Goal of the exercise: Each line of the data that includes the string "Identity" is to be copied out.
---------- Data shown ----------
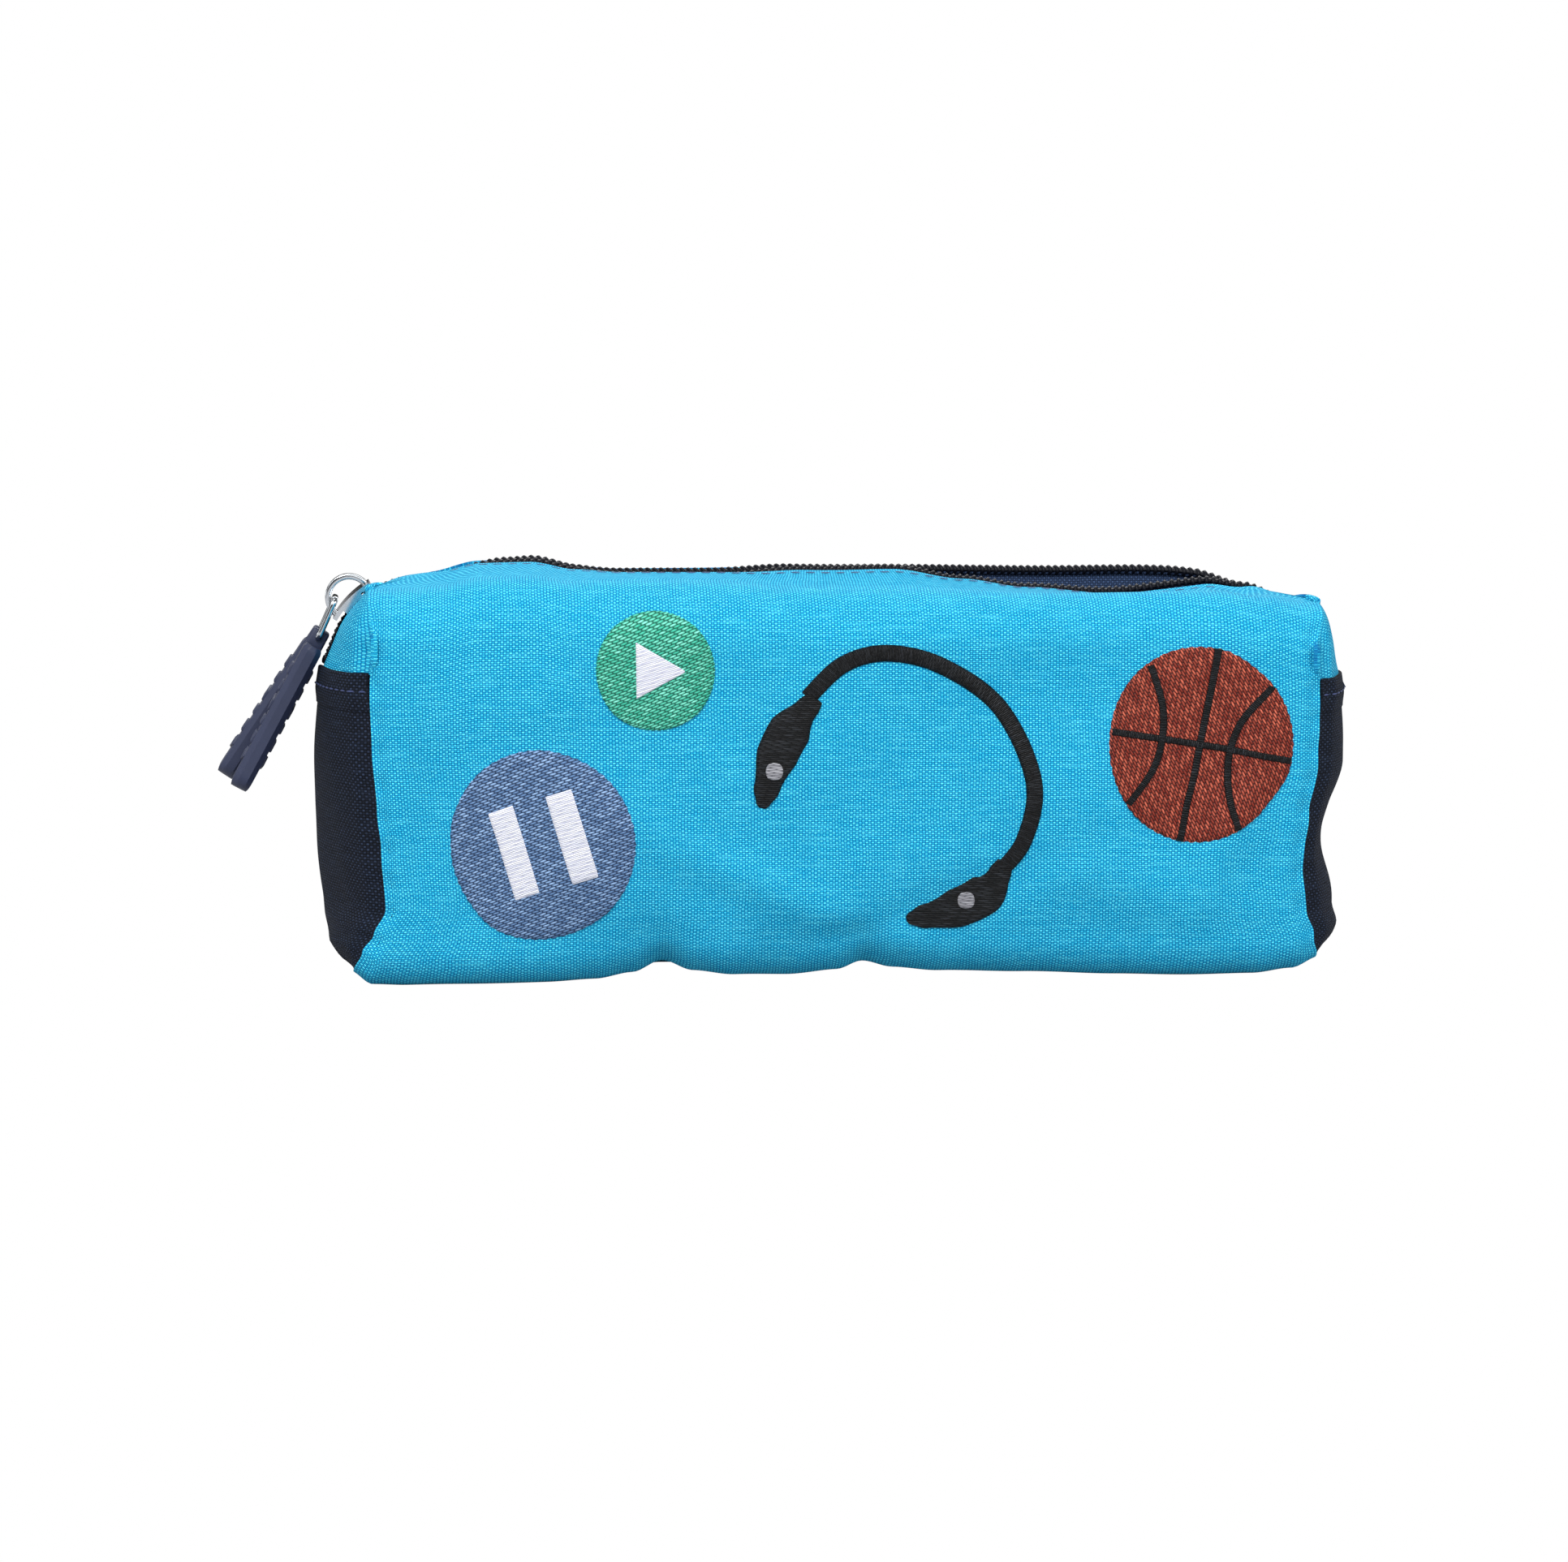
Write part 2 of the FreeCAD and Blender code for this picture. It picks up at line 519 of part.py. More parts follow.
def grip(name, sign, angle):
    """A rubber grip: bevelled strip, eyelet round the ring's bar and raised ribs on both faces."""
    low = "-Spec.grip_gap - Spec.grip_width" if sign < 0 else "Spec.grip_gap"
    high = "-Spec.grip_gap" if sign < 0 else "Spec.grip_gap + Spec.grip_width"
    foot = "(-Spec.grip_drop - Spec.grip_length)"
    half = "(Spec.grip_thick / 2)"
    corners = [("-%s + Spec.grip_bevel" % half, low), ("%s - Spec.grip_bevel" % half, low),
               (half, low + " + Spec.grip_bevel"), (half, high + " - Spec.grip_bevel"),
               ("%s - Spec.grip_bevel" % half, high), ("-%s + Spec.grip_bevel" % half, high),
               ("-" + half, high + " - Spec.grip_bevel"), ("-" + half, low + " + Spec.grip_bevel")]
    column = prism(name + "_column", outline(name + "_outline", Rotation(), corners, {}), Vector(0, 0, 1))
    strip = common(name + "_strip", column, box(name + "_reach", (-REACH, -REACH, foot), (REACH, REACH, "-Spec.grip_drop")))
    middle = "%s * (Spec.eyelet_width / 2 + Spec.grip_gap)" % sign
    pieces = [strip, drum(name + "_eye", spec("eyelet_radius"), spec("eyelet_width"), ("0", middle, "0")),
              box(name + "_neck", ("-Spec.grip_thick / 3", "%s - Spec.eyelet_width / 2" % middle, "-Spec.grip_drop - 1"),
                  ("Spec.grip_thick / 3", "%s + Spec.eyelet_width / 2" % middle, "0"))]
    for number in range(RIB_COUNT):
        top = "-Spec.grip_drop - Spec.rib_start - %d * Spec.rib_pitch" % number
        pieces.append(box("%s_rib_%d" % (name, number),
                          ("-%s - Spec.rib_proud" % half, low + " + Spec.rib_inset", top + " - Spec.rib_length"),
                          ("%s + Spec.rib_proud" % half, high + " - Spec.rib_inset", top)))
    bore = drum(name + "_bore", "Spec.wire_radius + Spec.eyelet_clearance", REACH, ("0", "0", "0"))
    item = node(cut(name + "_cut", fuse(name + "_fuse", *pieces), bore), name)
    item.Placement = Placement(Vector(), Rotation(Vector(0, 1, 0), size(angle)))
    bind(item, Placement__Base__x=grip_bar[0], Placement__Base__z=grip_bar[2])


grip("front_grip", -1, "front_grip_angle")
grip("rear_grip", 1, "rear_grip_angle")

# embroidery on the front wall
WALL = "(-%s)" % HALF_DEPTH
DISC_FACE = "(%s - Spec.thread_thick)" % WALL
MOTIF_FACE = "(%s - Spec.motif_thick)" % DISC_FACE
DISC_MIDDLE = "(%s - Spec.thread_thick / 2)" % WALL


def disc(name, radius, across, up):
    return drum(name, radius, spec("thread_thick"), (across, DISC_MIDDLE, up))


node(disc("pause_round", spec("pause_radius"), spec("pause_across"), spec("pause_up")), "pause_disc")
node(disc("play_round", spec("play_radius"), spec("play_across"), spec("play_up")), "play_disc")
bars = []
for number, sign in enumerate(("-", "")):
    centre = "%sSpec.bar_spacing / 2" % sign
    bars.append(box("pause_bar_%d" % number, ("%s - Spec.bar_width / 2" % centre, MOTIF_FACE, "-Spec.bar_length / 2"),
                    ("%s + Spec.bar_width / 2" % centre, DISC_FACE, "Spec.bar_length / 2")))
pair = node(fuse("pause_bars_fuse", *bars), "pause_bars")
pair.Placement = Placement(Vector(), Rotation(Vector(0, 1, 0), -size("bar_tilt")))
bind(pair, Placement__Base__x=spec("pause_across"), Placement__Base__z=spec("pause_up"))

triangle = doc.addObject("Part::Prism", "triangle_prism")
triangle.Polygon = 3
triangle.Placement = Placement(Vector(), Rotation(Vector(1, 0, 0), 90))
node(bind(triangle, Circumradius=spec("triangle_radius"), Height=spec("motif_thick"),
          Placement__Base__x="Spec.play_across - 1", Placement__Base__y=DISC_FACE, Placement__Base__z=spec("play_up")),
     "play_triangle")

# basketball: a disc, a cross and two curved lines cut from rings
ball = disc("ball_round", spec("ball_radius"), spec("ball_across"), spec("ball_up"))
node(ball, "basketball_disc")
MOTIF_MIDDLE = "(%s - Spec.motif_thick / 2)" % DISC_FACE
line_half = "Spec.ball_line / 2"
across = box("ball_across", ("-Spec.ball_radius", MOTIF_FACE, "-" + line_half), ("Spec.ball_radius", DISC_FACE, line_half))
upright = box("ball_upright", ("-" + line_half, MOTIF_FACE, "-Spec.ball_radius"), (line_half, DISC_FACE, "Spec.ball_radius"))
seams = [across, upright]
for side, sign in (("left", "-"), ("right", "")):
    centre = (sign + "Spec.seam_centre", MOTIF_MIDDLE, "0")
    seams.append(cut(side + "_seam", drum(side + "_seam_outer", spec("seam_radius"), spec("motif_thick"), centre),
                     drum(side + "_seam_inner", "Spec.seam_radius - Spec.ball_line", "1", centre)))
lines = common("ball_lines_trim", fuse("ball_lines_fuse", *seams),
               drum("ball_edge", spec("ball_radius"), spec("motif_thick"), ("0", MOTIF_MIDDLE, "0")))
lines.Placement = Placement(Vector(), Rotation(Vector(0, 1, 0), size("ball_tilt")))
node(bind(lines, Placement__Base__x=spec("ball_across"), Placement__Base__z=spec("ball_up")), "basketball_lines")

# headphones: two arcs joined at a common tangent point, and a leaf-shaped pad at each end
# places across and up the wall: along the band's midline, and each pad's tip, end, bulge and dot
BAND_POINTS = [(-7.5, 60.5), (9.0, 69.3), (26.0, 63.9), (40.6, 43.0), (34.3, 24.0)]
PADS = {"left": ((-7.2, 60.8), (-15.0, 40.5), 3.47, (-14.3, 46.0)),
        "right": ((34.8, 26.5), (16.5, 13.6), 3.35, (26.9, 17.8))}


def on_wall(point, depth):
    return Vector(point[0], depth, point[1])


def thick_arc(first, middle, last, depth):
    """A flat strip of even width along an arc."""
    circle = Part.Arc(*(on_wall(point, depth) for point in (first, middle, last))).toShape().Curve
    centre, radius, half = circle.Center, circle.Radius, size("band_width") / 2
    edges = []
    for reach in (radius - half, radius + half):
        ends_and_middle = [centre + (on_wall(point, depth) - centre).normalize() * reach
                           for point in (first, middle, last)]
        edges.append(ends_and_middle)
    inner, outer = edges
    return Part.Face(Part.Wire([Part.Arc(*outer).toShape(), Part.LineSegment(outer[2], inner[2]).toShape(),
                                Part.Arc(*reversed(inner)).toShape(), Part.LineSegment(inner[0], outer[0]).toShape()]))


def leaf(start, end, bulge, depth):
    """A pointed pad between two places."""
    first, last = on_wall(start, depth), on_wall(end, depth)
    along = (last - first).normalize()
    out = along.cross(Vector(0, 1, 0)) * bulge
    middle = (first + last) * 0.5
    return Part.Face(Part.Wire([Part.Arc(first, middle + out, last).toShape(), Part.Arc(last, middle - out, first).toShape()]))


wall_face = float(sheet.evalExpression(WALL))
push = Vector(0, -size("thread_thick"), 0)
strips = [thick_arc(*BAND_POINTS[0:3], wall_face), thick_arc(*BAND_POINTS[2:5], wall_face)]
strips += [leaf(start, end, bulge, wall_face) for start, end, bulge, dot in PADS.values()]
solids = [face.extrude(push) for face in strips]
band = doc.addObject("Part::Feature", "band")
band.Shape = solids[0].fuse(solids[1:]).removeSplitter()
node(band, "headphone_band")
dots = [drum("dot_" + side, spec("dot_radius"), spec("motif_thick"), (pad[3][0], MOTIF_MIDDLE, pad[3][1]))
        for side, pad in PADS.items()]
node(fuse("dots_fuse", *dots), "headphone_dots")

# check and write
doc.recompute()
failed = [item.Name for item in doc.Objects if "Invalid" in item.State or "Error" in item.State]
if failed:
    raise SystemExit("failed objects: %s" % failed)
for name, item in nodes.items():
    if item.Shape.isNull() or not item.Shape.isValid() or not item.Shape.Solids:
        raise SystemExit("bad shape: " + name)
os.makedirs("parts", exist_ok=True)
for name, item in nodes.items():
    item.Shape.exportStep("parts/%s.step" % name)
    print(name, len(item.Shape.Solids), "solids", round(item.Shape.Volume, 1), "mm3", item.Shape.BoundBox)
for name, place in (("turn", TURN), ("ring_bar", ring_bar), ("grip_bar", grip_bar)):
    print(name, [round(float(sheet.evalExpression(value)), 4) for value in place])
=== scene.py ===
import json
import math
import bpy
from mathutils import Matrix, Vector, noise


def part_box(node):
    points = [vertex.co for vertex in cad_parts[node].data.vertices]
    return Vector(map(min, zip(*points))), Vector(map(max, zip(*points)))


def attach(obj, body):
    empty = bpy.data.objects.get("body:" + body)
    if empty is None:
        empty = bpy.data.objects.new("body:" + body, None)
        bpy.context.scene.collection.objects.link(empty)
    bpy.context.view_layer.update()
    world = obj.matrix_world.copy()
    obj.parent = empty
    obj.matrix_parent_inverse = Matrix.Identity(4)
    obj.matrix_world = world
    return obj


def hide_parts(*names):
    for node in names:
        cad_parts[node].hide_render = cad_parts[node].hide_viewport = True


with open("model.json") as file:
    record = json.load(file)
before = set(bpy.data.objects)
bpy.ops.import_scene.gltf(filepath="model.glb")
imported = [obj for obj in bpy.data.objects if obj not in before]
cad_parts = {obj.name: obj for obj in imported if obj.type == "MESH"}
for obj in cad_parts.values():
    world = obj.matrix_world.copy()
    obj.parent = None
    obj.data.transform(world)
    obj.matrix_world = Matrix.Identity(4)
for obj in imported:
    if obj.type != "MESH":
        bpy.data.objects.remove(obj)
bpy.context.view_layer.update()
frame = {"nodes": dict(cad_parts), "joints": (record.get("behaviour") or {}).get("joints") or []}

mm = 0.001
wall = [[value / mm for value in corner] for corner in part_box("front_panel")]
endWall = [[value / mm for value in corner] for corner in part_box("left_end_panel")]

# lengths in millimetres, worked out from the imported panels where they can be
case = {
    "halfLength": -endWall[1][0],       # to the corner seams
    "halfDepth": -wall[0][1],
    "height": wall[1][2],
    "hemTop": endWall[1][2],
    "hemReach": -wall[0][0],            # the zip's lower end
    "lowerRoll": 8.0,
    "underLap": 2.0,                    # of the wall below the base
    "shoulderRoll": 12.0,
    "shoulderStart": 20.0,              # out from the middle of the top
    "topSlant": 14.0,                   # across, from the zip to the shoulder
    "topFall": 2.0,                     # and down
    "zipHalf": -wall[1][1],
    "slope": math.radians(23),
    "turnRadius": 20.0,
    "canvasThick": 0.8,
}
turnHeight = case["height"] - case["turnRadius"]
hemRise = (case["hemTop"] - turnHeight) * math.sin(case["slope"])
turnReach = case["hemReach"] - (case["turnRadius"] - hemRise) / math.cos(case["slope"])
shoulderHeight = case["height"] - case["shoulderRoll"] - case["topFall"]


def smooth(low, high, value):
    t = min(1, max(0, (value - low) / (high - low)))
    return t * t * (3 - 2 * t)


def mix(a, b, t):
    return a + (b - a) * t


def follow(stops, value):  # a soft line through a few stops
    if value <= stops[0][0]:
        return stops[0][1]
    for (x0, y0), (x1, y1) in zip(stops, stops[1:]):
        if value <= x1:
            return mix(y0, y1, smooth(x0, x1, value))
    return stops[-1][1]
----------
Finished task:
    obj.matrix_parent_inverse = Matrix.Identity(4)
    obj.matrix_world = Matrix.Identity(4)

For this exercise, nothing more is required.